13. The system of claim 9, wherein structural element and associated hyperlink are a ground truth pair of the artificial intelligence/machine learning model.
14. The system of claim 9, wherein the hyperlinks inserted in the electronic document are in a pattern as specified by the set of rules, and wherein the pattern matches a pattern of hyperlinks in the training electronic document.
15. A method for determining hyperlink placement in an electronic document, comprising:
receiving the electronic document, a list of hyperlink destinations, and a set of rules at a processor, the set of rules providing instructions for automatically inserting hyperlinks into the electronic document based on a type of a structural element identified in the electronic document;
identifying structural elements of the electronic document using document processing algorithms implemented at the processor;
parsing the structural elements to generate anchors of the hyperlinks at selected portions of text of the structural element, the anchors linked to the list of hyperlink destinations according to the set of rules;
inserting the hyperlinks in the electronic document, wherein the set of rules form a pattern of hyperlinks in the electronic document to decrease a processing demand to inserting hyperlinks; and
displaying the electronic document with the hyperlinks at a display device.
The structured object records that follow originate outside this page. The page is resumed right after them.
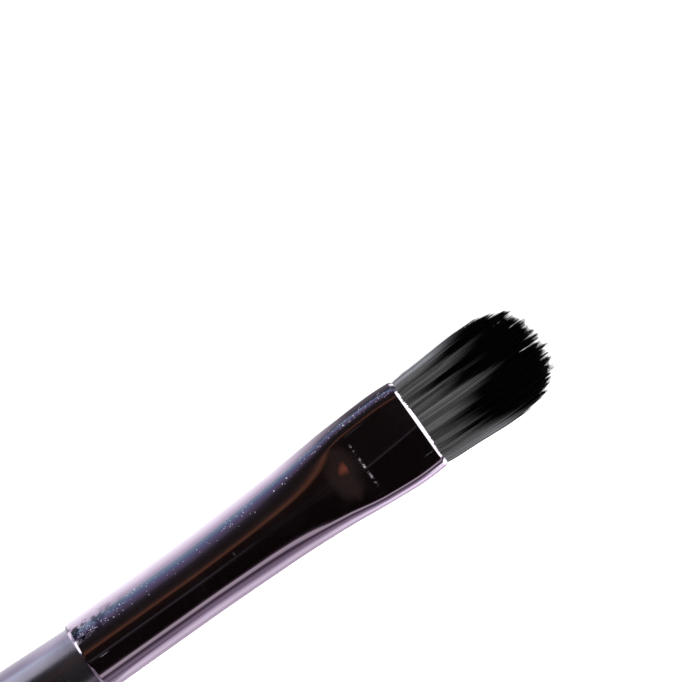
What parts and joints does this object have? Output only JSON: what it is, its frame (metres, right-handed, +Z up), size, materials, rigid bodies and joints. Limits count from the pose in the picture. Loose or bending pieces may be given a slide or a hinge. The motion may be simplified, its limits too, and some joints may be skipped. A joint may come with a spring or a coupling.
{
  "type": "flat artist and craft brush",
  "caption": "Slim flat brush with a round-domed two-tone tuft, a dark polished ferrule pressed flat at its mouth, and a matt coated turned handle.",
  "frame": {"origin": "on the surface that the brush lies on, under the middle of its length and width", "axes": "+X along the brush towards the tuft's tip, +Y across the tuft's width, +Z up, square to the flat faces of the ferrule"},
  "size_m": [0.165, 0.0088, 0.0082],
  "materials": {
    "wood": "raw turned",
    "coating": "soft-touch matt",
    "handle_glue": "set glue",
    "ferrule_metal": "polished black nickel",
    "root_glue": "cured epoxy",
    "gripped_filament": "packed filaments",
    "filament": "fine synthetic filaments, grey at the root and black at the tip"
  },
  "bodies": {
    "brush_body": {"handle_wood": "wood", "handle_coating": "coating", "handle_glue": "handle_glue", "ferrule": "ferrule_metal", "root_glue": "root_glue", "tuft_root": "gripped_filament"},
    "tuft": {"tuft": "filament"}
  },
  "joints": [
    {"name": "tuft_flex", "type": "hinge", "parent": "brush_body", "child": "tuft", "pos_m": [0.0703, 0, 0.0041], "axis": [0, 1, 0], "range_deg": [-30, 30], "stiffness_Nm_per_rad": 0.002}
  ]
}
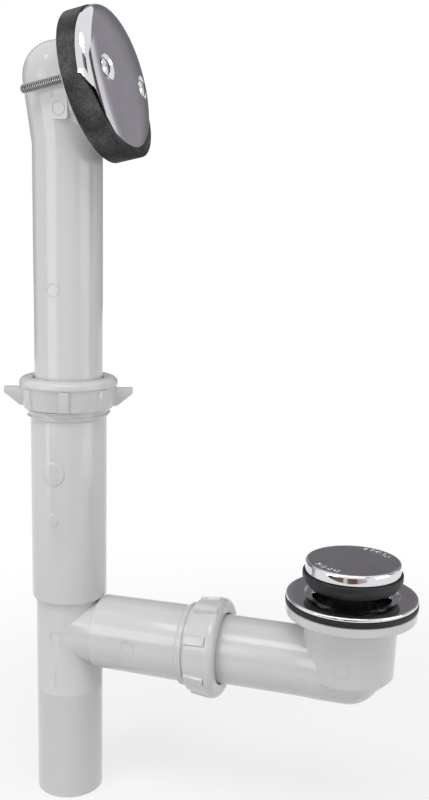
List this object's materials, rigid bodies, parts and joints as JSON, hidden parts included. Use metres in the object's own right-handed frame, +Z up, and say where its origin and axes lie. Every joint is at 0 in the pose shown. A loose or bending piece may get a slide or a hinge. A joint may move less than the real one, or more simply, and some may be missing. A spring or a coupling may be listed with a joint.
{
  "type": "bath drain",
  "caption": "Bath waste and overflow set with slip joints, domed overflow elbow, clamped drain flange and a sprung push stopper.",
  "frame": {"origin": "centre of the bath outlet at the underside of the drain flange, where the bath's floor is clamped", "axes": "+Z up; the arm and the overflow lie towards -X, and the overflow plate faces +X; Y across the bath's end"},
  "size_m": [0.2349, 0.0806, 0.4445],
  "materials": {
    "white_plastic": "moulded, slightly translucent",
    "washer_plastic": "soft",
    "chrome": "polished",
    "black_rubber": "smooth",
    "black_foam": "matt closed-cell foam",
    "steel": "plain",
    "black_plastic": "moulded",
    "brass": "turned"
  },
  "bodies": {
    "waste": {"bath_shoe": "white_plastic", "shoe_gasket": "black_rubber", "drain_flange": "chrome", "stopper_post": "brass", "post_nut": "brass", "stopper_spring": "steel"},
    "stopper": {"stopper_cap": "chrome", "stopper_seal": "black_rubber", "seal_washer": "steel", "stopper_sleeve": "black_plastic", "latch_pin": "steel"},
    "tee": {"tee": "white_plastic", "arm_slip_nut": "white_plastic", "arm_slip_washer": "washer_plastic", "overflow_slip_nut": "white_plastic", "overflow_slip_washer": "washer_plastic"},
    "overflow": {"overflow_elbow": "white_plastic", "overflow_gasket": "black_foam", "overflow_plate": "chrome", "plate_screw_near": "steel", "plate_screw_far": "steel"}
  },
  "joints": [
    {"name": "stopper_lift", "type": "slide", "parent": "waste", "child": "stopper", "axis": [0, 0, 1], "range_m": [-0.006, 0], "stiffness_N_per_m": 150, "springref_m": 0.01, "deforming": ["stopper_spring"]},
    {"name": "arm_reach", "type": "slide", "parent": "waste", "child": "tee", "axis": [1, 0, 0], "range_m": [-0.018, 0.024]},
    {"name": "overflow_height", "type": "slide", "parent": "tee", "child": "overflow", "axis": [0, 0, 1], "range_m": [-0.034, 0.04]}
  ]
}
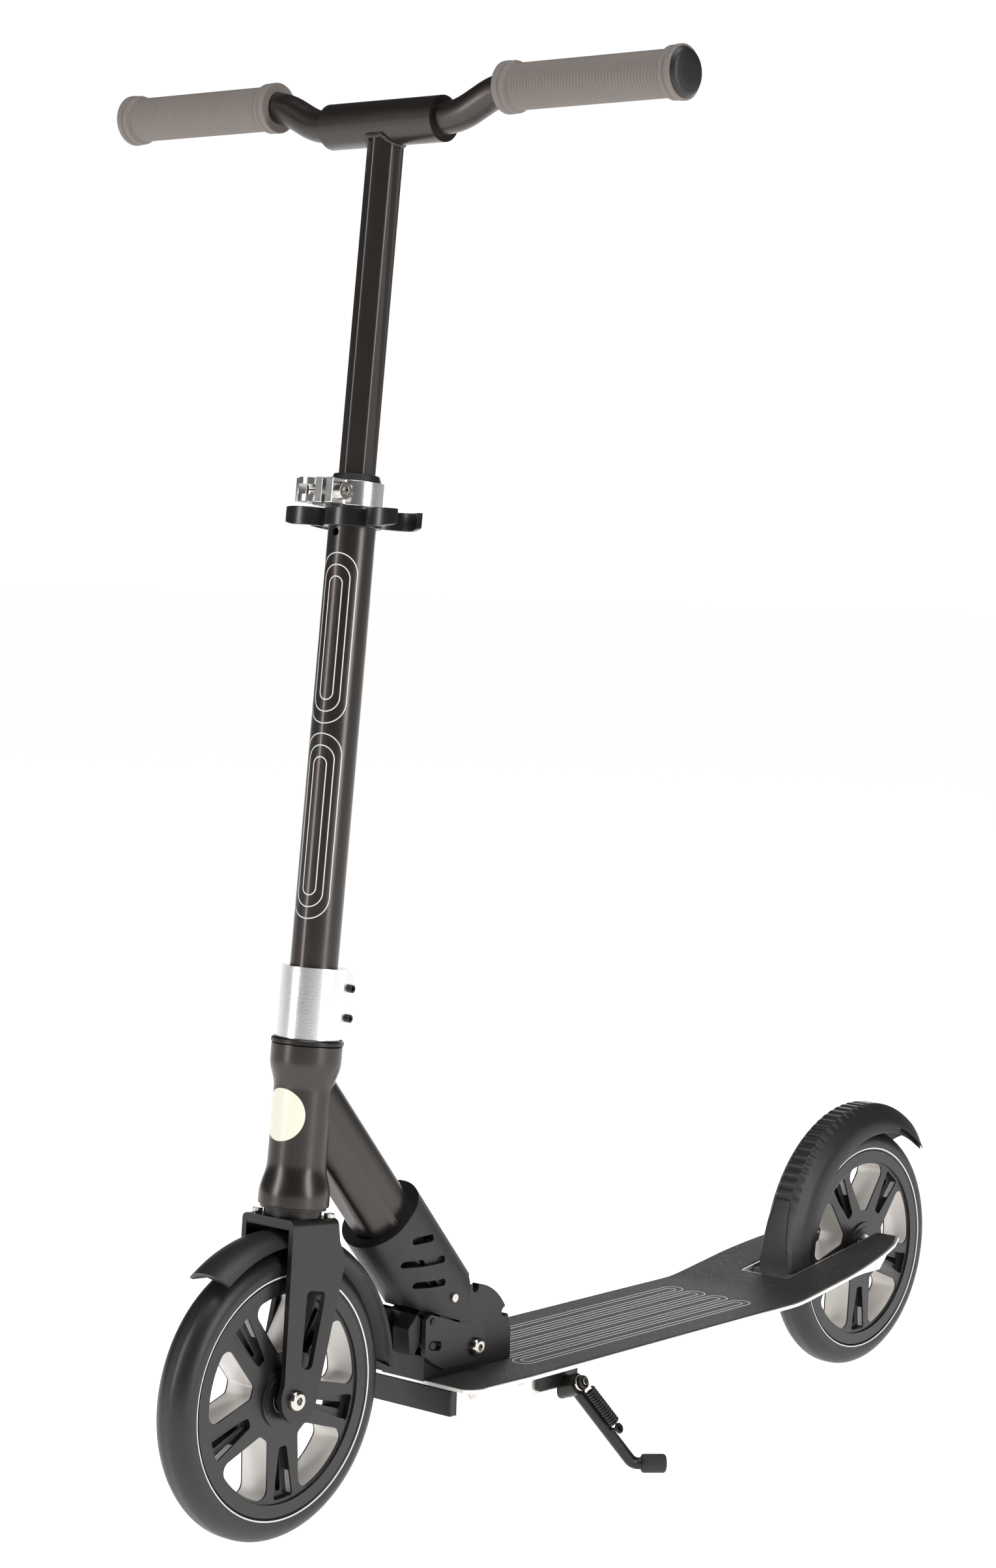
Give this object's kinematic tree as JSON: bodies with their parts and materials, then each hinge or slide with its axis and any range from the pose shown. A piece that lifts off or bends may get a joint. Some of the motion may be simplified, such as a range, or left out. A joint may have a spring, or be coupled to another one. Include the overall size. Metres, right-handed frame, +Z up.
{
  "type": "folding kick scooter",
  "caption": "Folding kick scooter with large wheels, height-adjustable T handlebar, foot-brake fender, quick-release clamp and side stand.",
  "frame": {"origin": "on the floor, midway between the two wheels' contact points", "axes": "+X direction of travel, +Y the rider's left, +Z up"},
  "size_m": [0.91, 0.509, 1.0008],
  "materials": {
    "frame_black": "satin",
    "post_black": "satin anodised",
    "deck_metal": "brushed",
    "rim_dark": "satin",
    "silver": "brushed",
    "steel": "bright zinc",
    "dark_steel": "blackened",
    "black_plastic": "matt",
    "button_plastic": "matt",
    "grip_rubber": "matt",
    "tyre_black": "satin",
    "foot_rubber": "matt",
    "tape": "gritty",
    "pad": "matt"
  },
  "bodies": {
    "deck_frame": {"deck": "deck_metal", "grip_tape": "tape", "deck_front_cap": "black_plastic", "deck_side_screws": "steel", "folding_bracket": "frame_black", "fold_pivot_bolt": "steel", "fold_pivot_nut": "steel", "dropout_plates": "silver", "rear_axle_bolt": "dark_steel", "rear_axle_nut": "dark_steel", "rear_axle_spacers": "dark_steel", "fender_hinge_pin": "dark_steel", "fender_spring": "steel", "kickstand_bracket": "dark_steel", "kickstand_pivot_bolt": "steel"},
    "kickstand": {"kickstand_leg": "dark_steel", "kickstand_foot": "foot_rubber", "kickstand_spring": "dark_steel"},
    "rear_wheel": {"rear_tyre": "tyre_black", "rear_rim": "rim_dark", "rear_wheel_bearings": "steel"},
    "brake": {"brake_fender": "black_plastic", "brake_pad": "pad"},
    "column": {"yoke_cheeks": "frame_black", "down_tube": "frame_black", "head_tube": "frame_black", "headset_cups": "dark_steel", "neck_cover_left": "black_plastic", "neck_cover_right": "black_plastic", "neck_cover_screws": "steel", "lever_pivot_pin": "dark_steel"},
    "lock_pin": {"lock_pin": "dark_steel"},
    "release_lever": {"release_lever": "black_plastic"},
    "steering": {"fork": "frame_black", "crown_screws": "steel", "front_fender": "black_plastic", "headset_bearings": "dark_steel", "headset_nut": "dark_steel", "stem_collar": "silver", "collar_bolts": "dark_steel", "lower_post": "post_black", "post_insert": "black_plastic", "grip_rest_clip": "black_plastic", "clamp_ring": "silver", "clamp_bolt": "steel", "front_axle_bolt": "steel", "front_axle_nut": "steel", "front_axle_spacers": "dark_steel"},
    "clamp_lever": {"clamp_lever": "silver"},
    "front_wheel": {"front_tyre": "tyre_black", "front_rim": "rim_dark", "front_wheel_bearings": "steel"},
    "handlebar": {"upper_post": "post_black", "handlebar_left": "post_black", "handlebar_right": "post_black", "grip_left": "grip_rubber", "grip_right": "grip_rubber", "grip_end_plugs": "black_plastic"},
    "bar_button_left": {"bar_button_left": "button_plastic"},
    "bar_button_right": {"bar_button_right": "button_plastic"}
  },
  "joints": [
    {"name": "rear_wheel_spin", "type": "hinge", "parent": "deck_frame", "child": "rear_wheel", "pos_m": [-0.355, 0, 0.1], "axis": [0, 1, 0], "continuous": true},
    {"name": "brake_press", "type": "hinge", "parent": "deck_frame", "child": "brake", "pos_m": [-0.244, 0, 0.082], "axis": [0, -1, 0], "range_deg": [0, 4.3], "stiffness_Nm_per_rad": 4, "springref_deg": -8.59},
    {"name": "kickstand_fold", "type": "hinge", "parent": "deck_frame", "child": "kickstand", "pos_m": [0.088, 0.053, 0.068], "axis": [0, 0.9184, 0.3955], "range_deg": [0, 54]},
    {"name": "fold", "type": "hinge", "parent": "deck_frame", "child": "column", "pos_m": [0.166, 0, 0.105], "axis": [0, -1, 0], "range_deg": [0, 85]},
    {"name": "release_lever_turn", "type": "hinge", "parent": "column", "child": "release_lever", "pos_m": [0.214, 0, 0.131], "axis": [0, 1, 0], "range_deg": [0, 18.7]},
    {"name": "lock_pin_slide", "type": "slide", "parent": "column", "child": "lock_pin", "axis": [-0.9848, 0, -0.1736], "range_m": [0, 0.0065]},
    {"name": "steer", "type": "hinge", "parent": "column", "child": "steering", "pos_m": [0.3568, 0, 0], "axis": [-0.0899, 0, 0.9959], "range_deg": [-60, 60]},
    {"name": "front_wheel_spin", "type": "hinge", "parent": "steering", "child": "front_wheel", "pos_m": [0.355, 0, 0.1], "axis": [0, 1, 0], "continuous": true},
    {"name": "clamp_lever_open", "type": "hinge", "parent": "steering", "child": "clamp_lever", "pos_m": [0.31789, -0.0173, 0.7144], "axis": [-0.0899, 0, 0.9959], "range_deg": [0, 130]},
    {"name": "height_slide", "type": "slide", "parent": "steering", "child": "handlebar", "axis": [-0.0899, 0, 0.9959], "range_m": [-0.205, 0]},
    {"name": "button_left_press", "type": "slide", "parent": "handlebar", "child": "bar_button_left", "axis": [0.9959, 0, 0.0899], "range_m": [0, 0.004], "stiffness_N_per_m": 600, "springref_m": -0.002},
    {"name": "button_right_press", "type": "slide", "parent": "handlebar", "child": "bar_button_right", "axis": [0.9959, 0, 0.0899], "range_m": [0, 0.004], "stiffness_N_per_m": 600, "springref_m": -0.002}
  ],
  "couplings": [
    {"joint": "lock_pin_slide", "follows": "release_lever_turn", "m_per_rad": 0.0198}
  ]
}
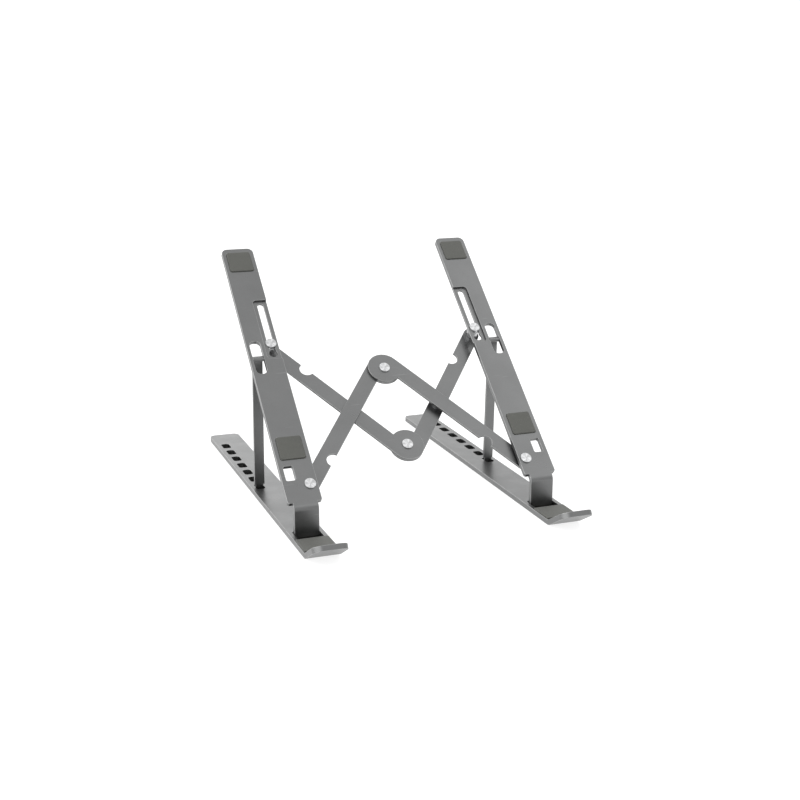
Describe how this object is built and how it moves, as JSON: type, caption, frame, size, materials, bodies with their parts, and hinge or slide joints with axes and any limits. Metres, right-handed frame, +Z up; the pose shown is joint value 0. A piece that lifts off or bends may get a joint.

16. The method of claim 15, wherein the set of rules is generated by an artificial intelligence/machine learning model.
17. The method of claim 16, wherein the artificial intelligence/machine learning model is trained using structural elements and associated hyperlinks of a training electronic document.
18. The method of claim 15, wherein the pattern of hyperlinks includes a repeated visual motif of anchors of the hyperlinks in the electronic document.
19. The method of claim 15, wherein the pattern of hyperlinks includes a repeated motif of target destinations of the hyperlinks in the electronic document.
20. The method of claim 15, wherein the set of rules includes one or more of a positive statement, a conditional statement, and a negative statement.